# start of Data
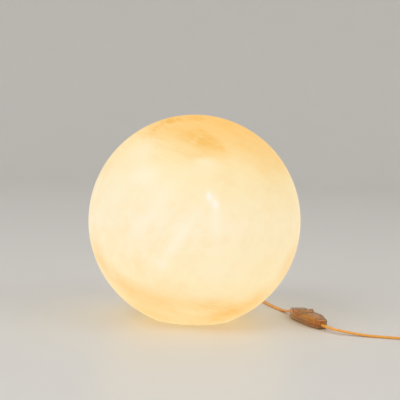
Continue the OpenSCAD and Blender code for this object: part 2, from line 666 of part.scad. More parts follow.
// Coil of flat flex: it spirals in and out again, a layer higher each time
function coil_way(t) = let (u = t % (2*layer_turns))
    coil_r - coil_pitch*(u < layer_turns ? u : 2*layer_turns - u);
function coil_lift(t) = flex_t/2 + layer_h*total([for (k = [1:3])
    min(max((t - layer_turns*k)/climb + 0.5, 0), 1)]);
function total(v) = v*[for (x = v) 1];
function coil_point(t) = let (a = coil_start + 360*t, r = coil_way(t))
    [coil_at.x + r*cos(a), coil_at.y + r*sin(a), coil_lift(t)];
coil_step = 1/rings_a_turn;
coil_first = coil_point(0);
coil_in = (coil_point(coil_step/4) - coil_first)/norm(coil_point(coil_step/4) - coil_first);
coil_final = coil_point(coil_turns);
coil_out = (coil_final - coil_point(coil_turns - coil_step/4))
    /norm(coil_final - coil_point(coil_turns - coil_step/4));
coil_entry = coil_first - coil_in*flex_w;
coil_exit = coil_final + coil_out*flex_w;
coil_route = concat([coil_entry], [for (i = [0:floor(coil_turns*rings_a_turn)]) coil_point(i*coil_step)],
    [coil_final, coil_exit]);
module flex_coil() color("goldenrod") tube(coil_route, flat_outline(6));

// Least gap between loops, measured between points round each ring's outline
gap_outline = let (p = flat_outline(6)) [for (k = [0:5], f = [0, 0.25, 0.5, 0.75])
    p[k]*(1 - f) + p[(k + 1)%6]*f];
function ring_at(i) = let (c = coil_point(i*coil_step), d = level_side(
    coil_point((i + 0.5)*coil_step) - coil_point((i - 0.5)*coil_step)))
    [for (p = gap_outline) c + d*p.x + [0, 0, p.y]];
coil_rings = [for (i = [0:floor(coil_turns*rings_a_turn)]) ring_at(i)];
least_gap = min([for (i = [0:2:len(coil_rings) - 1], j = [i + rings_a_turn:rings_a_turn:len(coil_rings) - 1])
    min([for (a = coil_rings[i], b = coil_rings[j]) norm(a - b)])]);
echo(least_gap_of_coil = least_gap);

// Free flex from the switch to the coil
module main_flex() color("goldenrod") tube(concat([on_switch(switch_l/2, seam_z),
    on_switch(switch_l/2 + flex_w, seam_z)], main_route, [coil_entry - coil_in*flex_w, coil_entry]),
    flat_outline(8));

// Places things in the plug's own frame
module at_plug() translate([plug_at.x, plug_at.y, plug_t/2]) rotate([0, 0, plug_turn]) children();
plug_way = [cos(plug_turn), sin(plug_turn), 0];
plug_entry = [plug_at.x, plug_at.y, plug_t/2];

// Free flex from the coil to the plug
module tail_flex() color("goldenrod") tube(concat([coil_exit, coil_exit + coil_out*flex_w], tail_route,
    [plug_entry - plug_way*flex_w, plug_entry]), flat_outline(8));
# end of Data
Brief:
Please set down the whole listing above without altering a single line.

Full response:
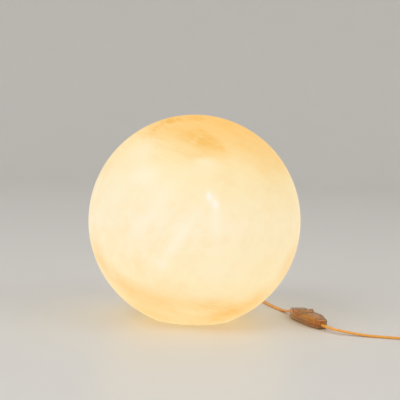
Continue the OpenSCAD and Blender code for this object: part 2, from line 666 of part.scad. More parts follow.
// Coil of flat flex: it spirals in and out again, a layer higher each time
function coil_way(t) = let (u = t % (2*layer_turns))
    coil_r - coil_pitch*(u < layer_turns ? u : 2*layer_turns - u);
function coil_lift(t) = flex_t/2 + layer_h*total([for (k = [1:3])
    min(max((t - layer_turns*k)/climb + 0.5, 0), 1)]);
function total(v) = v*[for (x = v) 1];
function coil_point(t) = let (a = coil_start + 360*t, r = coil_way(t))
    [coil_at.x + r*cos(a), coil_at.y + r*sin(a), coil_lift(t)];
coil_step = 1/rings_a_turn;
coil_first = coil_point(0);
coil_in = (coil_point(coil_step/4) - coil_first)/norm(coil_point(coil_step/4) - coil_first);
coil_final = coil_point(coil_turns);
coil_out = (coil_final - coil_point(coil_turns - coil_step/4))
    /norm(coil_final - coil_point(coil_turns - coil_step/4));
coil_entry = coil_first - coil_in*flex_w;
coil_exit = coil_final + coil_out*flex_w;
coil_route = concat([coil_entry], [for (i = [0:floor(coil_turns*rings_a_turn)]) coil_point(i*coil_step)],
    [coil_final, coil_exit]);
module flex_coil() color("goldenrod") tube(coil_route, flat_outline(6));

// Least gap between loops, measured between points round each ring's outline
gap_outline = let (p = flat_outline(6)) [for (k = [0:5], f = [0, 0.25, 0.5, 0.75])
    p[k]*(1 - f) + p[(k + 1)%6]*f];
function ring_at(i) = let (c = coil_point(i*coil_step), d = level_side(
    coil_point((i + 0.5)*coil_step) - coil_point((i - 0.5)*coil_step)))
    [for (p = gap_outline) c + d*p.x + [0, 0, p.y]];
coil_rings = [for (i = [0:floor(coil_turns*rings_a_turn)]) ring_at(i)];
least_gap = min([for (i = [0:2:len(coil_rings) - 1], j = [i + rings_a_turn:rings_a_turn:len(coil_rings) - 1])
    min([for (a = coil_rings[i], b = coil_rings[j]) norm(a - b)])]);
echo(least_gap_of_coil = least_gap);

// Free flex from the switch to the coil
module main_flex() color("goldenrod") tube(concat([on_switch(switch_l/2, seam_z),
    on_switch(switch_l/2 + flex_w, seam_z)], main_route, [coil_entry - coil_in*flex_w, coil_entry]),
    flat_outline(8));

// Places things in the plug's own frame
module at_plug() translate([plug_at.x, plug_at.y, plug_t/2]) rotate([0, 0, plug_turn]) children();
plug_way = [cos(plug_turn), sin(plug_turn), 0];
plug_entry = [plug_at.x, plug_at.y, plug_t/2];

// Free flex from the coil to the plug
module tail_flex() color("goldenrod") tube(concat([coil_exit, coil_exit + coil_out*flex_w], tail_route,
    [plug_entry - plug_way*flex_w, plug_entry]), flat_outline(8));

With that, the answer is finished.